2.2.3.2.3.2. [L3VPN-HS-GAP2] No port-association available in the BGPVPN project yet

Due to gap [L3VPN-HS-GAP1], the [BGPVPN] project was not yet able to implement the concept of a port association. A port association would allow to associate individual ports with VRFs and thereby control layer 3 connectivity on a per port basis.

The workflow described above intents to mimic port associations by means of separate Neutron networks. Hence, the resulting workflow is overly complicated and not intuitive by requiring to create additional Neutron entities (networks) which are not present in the target topology. Moreover, creating large numbers of Neutron networks limits scalability.

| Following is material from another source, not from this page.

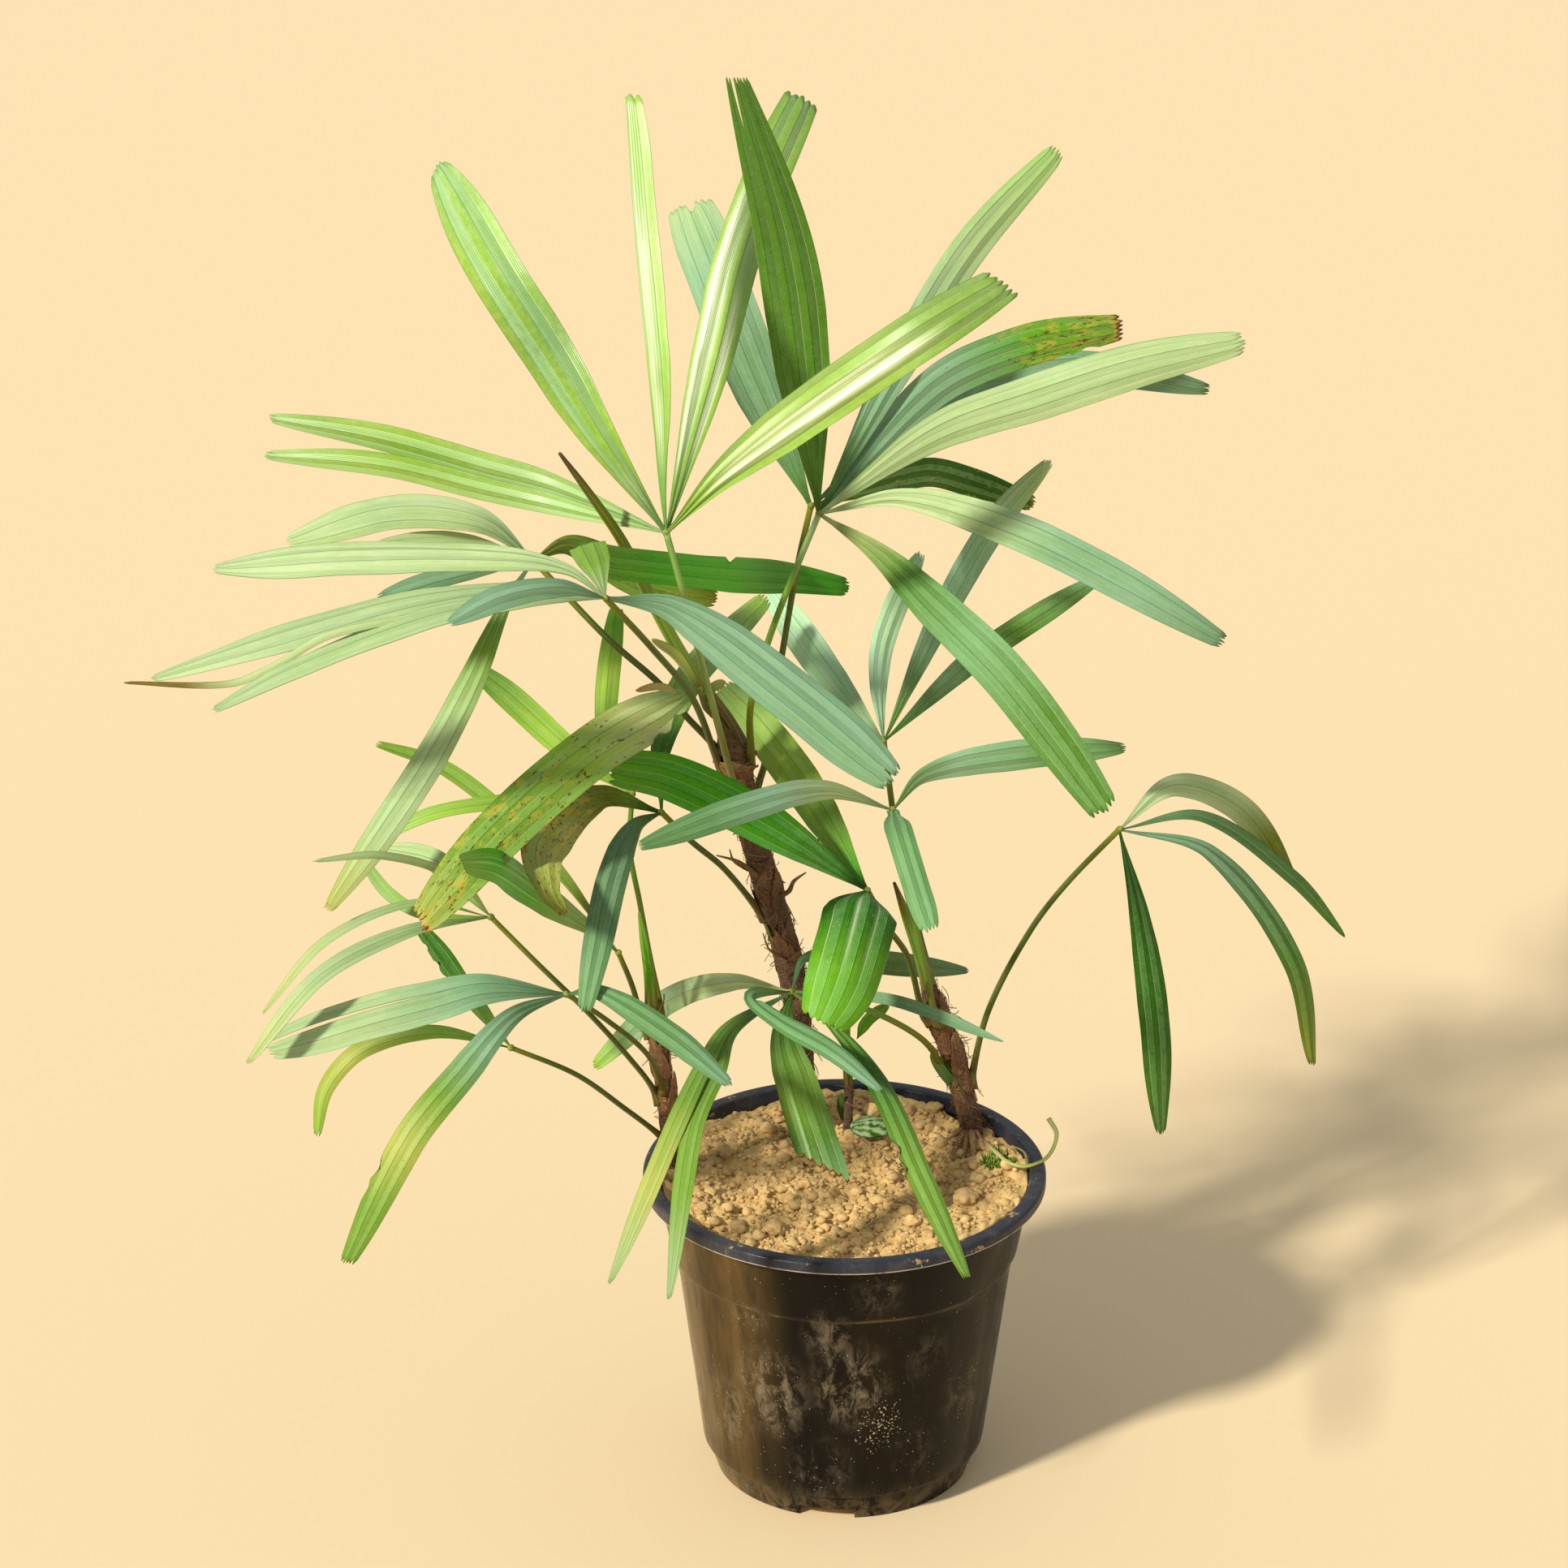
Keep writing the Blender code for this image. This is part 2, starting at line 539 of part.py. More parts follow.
def fuse(name, pieces, material, group, cutters):
    """Joins solid pieces into one object by Boolean unions on the first of them."""
    body = pieces[0]
    body.name = name
    body.data.name = name
    for number, piece in enumerate(pieces[1:]):
        piece.name = f"{name}_piece_{number}"
        piece.hide_render = True
        piece.display_type = "WIRE"
        cutters.objects.link(piece)
        union = body.modifiers.new(f"union_{number}", "BOOLEAN")
        union.operation = "UNION"
        union.object = piece
    link(body, material, group)


def make_knuckle(node):
    """A small ball beside the hub that holds the leaflets of one group together."""
    shape = bmesh.new()
    bmesh.ops.create_uvsphere(shape, u_segments=6, v_segments=4, radius=KNUCKLE_RADIUS)
    bmesh.ops.translate(shape, verts=shape.verts, vec=knuckle_place(node))
    mesh = bpy.data.meshes.new(node)
    shape.to_mesh(mesh)
    shape.free()
    return bpy.data.objects.new("knuckle", mesh)


def make_frond_nodes(group, cutters):
    """One node for each stalk with its own leaflets, and one for each other leaflet group."""
    for node in dict.fromkeys(list(STALKS) + [leaflet.node for leaflet in LEAFLETS]):
        frond = frond_of(node)
        leaflets = leaflets_of(node)
        if node == frond:
            pieces = [make_stalk(frond)]
        elif len(leaflets) > 1:
            pieces = [make_knuckle(node)]
        else:
            pieces = []
        pieces += [make_blade(leaflet) for leaflet in leaflets]
        material = make_material("leaf_" + node, LEAF_GREENS[frond], LEAF_ROUGHNESS)
        fuse("frond_" + node, pieces, material, group, cutters)


def inner_wall(clear):
    """The pot's inside, from its floor to its rim, drawn in by a clearance."""
    wall = [
        (FOOT_RADIUS - WALL - CORNER, FLOOR),
        (FOOT_RADIUS - WALL, FLOOR + CORNER),
        (BODY_FOOT_RADIUS - FOOT_STEP - WALL, FOOT_TOP),
        (BODY_FOOT_RADIUS - WALL, FOOT_TOP + FOOT_SLOPE),
        (COLLAR_FOOT_RADIUS - COLLAR_STEP - WALL, COLLAR_FOOT - COLLAR_STEP),
        (COLLAR_FOOT_RADIUS - WALL, COLLAR_FOOT),
        (COLLAR_TOP_RADIUS - WALL, POT_HEIGHT - RIM_HEIGHT),
        (INNER_RIM_RADIUS, POT_HEIGHT - RIM_ROUND),
    ]
    return [(radius - clear, height) for radius, height in wall]


def pot_outline():
    """The pot's section, from the middle of its floor up the inside and down the outside."""
    under_rim = POT_HEIGHT - RIM_HEIGHT
    return [(0.0, FLOOR)] + inner_wall(0.0) + [
        (INNER_RIM_RADIUS + RIM_ROUND / 2.0, POT_HEIGHT),
        (RIM_RADIUS - RIM_ROUND, POT_HEIGHT),
        (RIM_RADIUS, POT_HEIGHT - RIM_ROUND),
        (RIM_RADIUS, under_rim + RIM_ROUND / 2.0),
        (RIM_RADIUS - RIM_ROUND / 2.0, under_rim),
        (COLLAR_TOP_RADIUS, under_rim),
        (COLLAR_FOOT_RADIUS, COLLAR_FOOT),
        (COLLAR_FOOT_RADIUS - COLLAR_STEP, COLLAR_FOOT - COLLAR_STEP),
        (BODY_FOOT_RADIUS, FOOT_TOP + FOOT_SLOPE),
        (BODY_FOOT_RADIUS - FOOT_STEP, FOOT_TOP),
        (FOOT_RADIUS + FOOT_ROUND, 3.0 * FOOT_ROUND),
        (FOOT_RADIUS, FOOT_ROUND),
        (FOOT_RADIUS - FOOT_ROUND, 0.0),
        (0.0, 0.0),
    ]


def make_turned(name, outline):
    """A solid turned about the Z axis from a section at +X."""
    mesh = bpy.data.meshes.new(name)
    points = [(radius, 0.0, height) for radius, height in outline]
    mesh.from_pydata(points, [(i, i + 1) for i in range(len(points) - 1)], [])
    item = bpy.data.objects.new(name, mesh)
    turned = item.modifiers.new("turned", "SCREW")
    turned.steps = POT_SIDES
    turned.render_steps = POT_SIDES
    turned.use_merge_vertices = True
    turned.merge_threshold = 0.0001
    turned.use_normal_calculate = False
    return item


def make_drain_cutters(cutters):
    """Blocks that cut the drain holes through the pot's lower corner."""
    blocks = []
    for number in range(DRAIN_COUNT):
        shape = bmesh.new()
        bmesh.ops.create_cube(shape, size=1.0)
        depth = RIM_RADIUS - DRAIN_INNER_RADIUS
        for vertex in shape.verts:
            vertex.co.x *= DRAIN_WIDTH
            vertex.co.y = vertex.co.y * depth - DRAIN_INNER_RADIUS - depth / 2.0
            vertex.co.z = (vertex.co.z + 0.5) * (DRAIN_HEIGHT + CUT_MARGIN) - CUT_MARGIN
        mesh = bpy.data.meshes.new("drain")
        shape.to_mesh(mesh)
        shape.free()
        block = bpy.data.objects.new(f"drain_{number}", mesh)
        block.rotation_euler.z = math.radians(DRAIN_TURN + 360.0 / DRAIN_COUNT * number)
        block.hide_render = True
        block.display_type = "WIRE"
        cutters.objects.link(block)
        blocks.append(block)
    return blocks


def make_pot(group, cutters):
    pot = make_turned("pot", pot_outline())
    for number, block in enumerate(make_drain_cutters(cutters)):
        cut = pot.modifiers.new(f"drain_{number}", "BOOLEAN")
        cut.operation = "DIFFERENCE"
        cut.object = block
    link(pot, make_material("pot_plastic", (0.018, 0.016, 0.015), 0.5), group)


def soil_outline():
    """The soil's section, held just inside the pot, with rings across its top."""
    wall = inner_wall(1.5 * GAP)
    (low_radius, low), (high_radius, high) = wall[5:7]
    top_radius = low_radius + (high_radius - low_radius) * (SOIL_TOP - low) / (high - low)
    outline = [(top_radius * ring / SOIL_RINGS, SOIL_TOP) for ring in range(SOIL_RINGS + 1)]
    outline += wall[5:1:-1]
    outline += [(wall[1][0] - GAP, DRAIN_HEIGHT + CUT_MARGIN)]
    outline += [(DRAIN_INNER_RADIUS - CUT_MARGIN, FLOOR + GAP), (0.0, FLOOR + GAP)]
    return outline


def soil_lift(x, y):
    """How far the soil's top is raised at a place: rough, but level round each stem."""
    place = Vector((x, y, 0.0))
    feet = [soil_point(*stem["foot"][:2]) for stem in STEMS.values()]
    nearest = min((place - foot.to_2d().to_3d()).length for foot in feet)
    ease = min(max((nearest - FLAT_ROUND_STEM) / 0.012, 0.0), 1.0)
    rough = noise.noise(place / CLOD_SIZE) + 0.5 * noise.noise(place / CLOD_SIZE * 2.3)
    return SOIL_ROUGHNESS * ease * max(min(rough, 1.0), -1.0)


def make_soil(group):
    turned = make_turned("soil_turned", soil_outline())
    bpy.context.scene.collection.objects.link(turned)
    evaluated = turned.evaluated_get(bpy.context.evaluated_depsgraph_get())
    mesh = bpy.data.meshes.new_from_object(evaluated)
    bpy.data.objects.remove(turned, do_unlink=True)
    for vertex in mesh.vertices:
        inside = math.hypot(vertex.co.x, vertex.co.y) < COLLAR_FOOT_RADIUS - WALL
        if inside and abs(vertex.co.z - SOIL_TOP) < 0.0001:
            vertex.co.z += soil_lift(vertex.co.x, vertex.co.y)
    soil = bpy.data.objects.new("soil", mesh)
    link(soil, make_material("sandy_soil", (0.42, 0.30, 0.15), 0.95), group)


def make_stems(group):
    for name in STEMS:
        link(make_stem(name), make_material("bark_" + name, STEM_BROWNS[name], 0.85), group)


def smooth_shade(group):
    for item in group.objects:
        item.data.shade_smooth()
        item.data.set_sharp_from_angle(angle=math.radians(40.0))


def main():
    clear_scene()
    plant = new_collection("potted_lady_palm")
    cutters = new_collection("cutters")
    make_pot(plant, cutters)
    make_soil(plant)
    make_stems(plant)
    make_frond_nodes(plant, cutters)
    smooth_shade(plant)


main()
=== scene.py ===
"""The looks of a potted lady palm: pleated leaflets, fibrous stems, sandy soil and a dusty pot."""

import math

import bmesh
import bpy
import numpy as np
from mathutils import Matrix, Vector


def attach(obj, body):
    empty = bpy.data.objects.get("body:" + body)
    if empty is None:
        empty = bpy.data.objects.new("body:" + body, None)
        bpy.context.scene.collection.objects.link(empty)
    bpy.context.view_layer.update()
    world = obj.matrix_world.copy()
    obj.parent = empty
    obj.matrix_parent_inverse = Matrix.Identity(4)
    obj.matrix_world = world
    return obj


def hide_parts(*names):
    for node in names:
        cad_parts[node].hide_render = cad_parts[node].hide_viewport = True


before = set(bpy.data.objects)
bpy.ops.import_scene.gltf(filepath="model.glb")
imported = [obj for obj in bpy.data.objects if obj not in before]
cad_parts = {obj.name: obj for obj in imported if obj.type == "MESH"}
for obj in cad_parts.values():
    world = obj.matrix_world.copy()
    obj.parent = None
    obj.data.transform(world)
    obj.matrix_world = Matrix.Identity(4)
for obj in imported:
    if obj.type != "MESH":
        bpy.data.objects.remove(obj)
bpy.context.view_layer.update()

# The viewpoint of the photograph, in a frame of 1932 by 1932 pixels
EYE = np.array((-0.039, -3.08, 1.817))
PITCH = math.radians(23.45)
FOCAL = 6620.0
CENTRE = 966.0
FRAME_PIXELS = 1932.0
FORWARD = np.array((0.0, math.cos(PITCH), -math.sin(PITCH)))
UPWARD = np.array((0.0, math.sin(PITCH), math.cos(PITCH)))

# The crown's depth is drawn out about its middle, in millimetres
CROWN_MIDDLE = 40.0
CROWN_SPREAD = 1.6
SOIL_LEVEL = 0.1983
TOWARDS_LIGHT = (-0.58, -0.56, 0.59)
MM = 0.001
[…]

Port associations are on the road map of the [BGPVPN] project, however, no design that overcomes the problems outlined above has been specified yet. Consequently, the time-line for this feature is unknown.

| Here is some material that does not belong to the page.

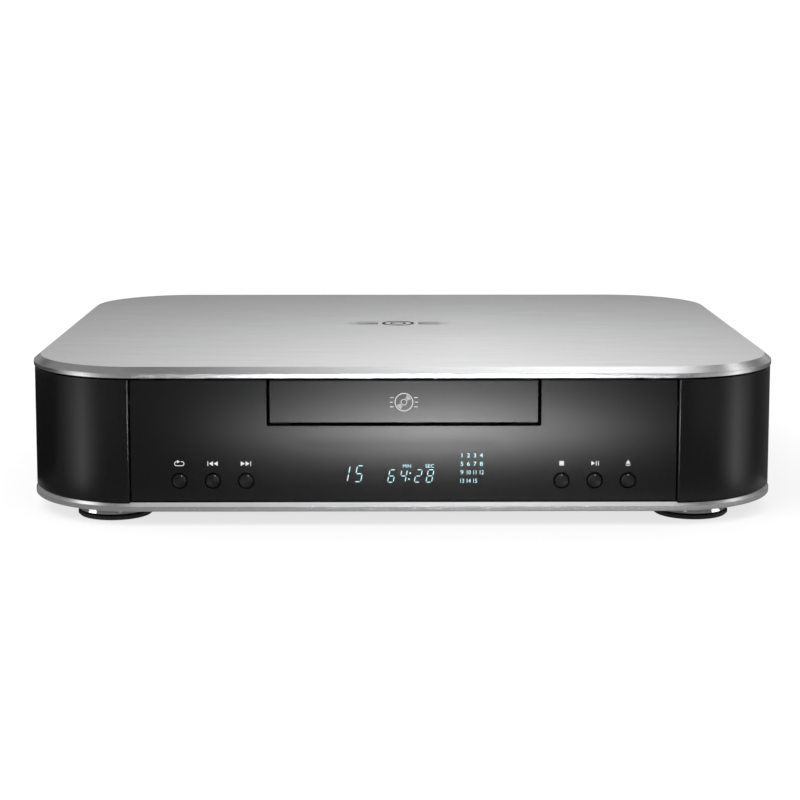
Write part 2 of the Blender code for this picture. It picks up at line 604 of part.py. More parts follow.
def make_spindle():
    profile = [(1.8, 61.7), (11.4, 61.7), (12, 61.2), (12, 50.6), (11.4, 50), (1.8, 50)]
    turned("spindle_motor", profile, "steel", (0, DISC_Y, 0), steps=20, ring=True)
    profile = [(0, HUB_TOP), (5.5, HUB_TOP), (7.2, 75.9), (7.3, TURNTABLE_Z), (14.6, TURNTABLE_Z), (15, 75.1),
               (15, 73.0), (5, 72.5), (4, 70), (1.5, 70), (1.5, 51), (0, 51)]
    turned("turntable", profile, "black_plastic", (0, DISC_Y, 0), steps=24)


def make_sled():
    """Laser sled on two rods, with a rack on its right side and a lens in a well on top."""
    sled = piece("pickup_sled", blocks(((-26.5, -84, 64), (26.5, -60, 70.3))), "black_plastic",
                 (0, LENS_Y, ROD_Z))
    combine(sled, "UNION", blocks(((-10, LENS_Y - 7, 69.5), (10, LENS_Y + 7, 73.3))))
    pitch_x = SLED_GEAR_X - SLED_RADIUS
    rack = rack_outline(SLED_MODULE, 26.0, pitch_x, SLED_GEAR_Y, -91, -48)
    combine(sled, "UNION", flat([rack], 64.3, 66.9))
    holes = rod(bmesh.new(), (0, LENS_Y, 76.8), 4.6, 10, steps=16)
    for side in (-1, 1):
        rod(holes, (side * ROD_X, -72, ROD_Z), ROD_BORE, 60, "front")
    combine(sled, "DIFFERENCE", holes)
    profile = [(0, 74.5), (2.2, 74.3), (3.6, 73.7), (3.9, 73.6), (3.9, 72.8), (0, 72.8)]
    turned("objective_lens", profile, "lens_glass", (0, LENS_Y, 0), steps=14)

    teeth = gear_outline(SLED_TEETH, SLED_MODULE, 180)
    place = (SLED_GEAR_X, SLED_GEAR_Y)
    gear = piece("sled_gear", flat([teeth], 64.2, 67.0, place), "nylon", (*place, 64.2))
    combine(gear, "UNION", rod(bmesh.new(), (*place, 58.2), 1.2, 13.0, steps=10))
    profile = [(1.5, 61.7), (8.6, 61.7), (9, 61.3), (9, 48), (1.5, 48)]
    turned("sled_motor", profile, "steel", (*place, 0), steps=16, ring=True)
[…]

As a result, creating a clean Hub-and-Spoke topology is current not yet supported by the [BGPVPN] API.

2.2.3.2.3.3. [L3VPN-HS-GAP3] No support for static routes in the BGPVPN project yet

In order to realize the hub-and-spoke use case, a static route is needed to attract the traffic at the hub to the corresponding VNF (direct traffic to the firewall). Support for static routes in the BGPVPN project is available for the router association by means of the Neutron router extra routes feature. However, there is no support for static routes for network and port associations yet.

Design work for supporting static routes for network associations has started, but no final design has been proposed yet.

[L3VPN-HS-GAP4]

Creating a clean hub-and-spoke topology is current not yet supported by the NETWORKING-SFC API.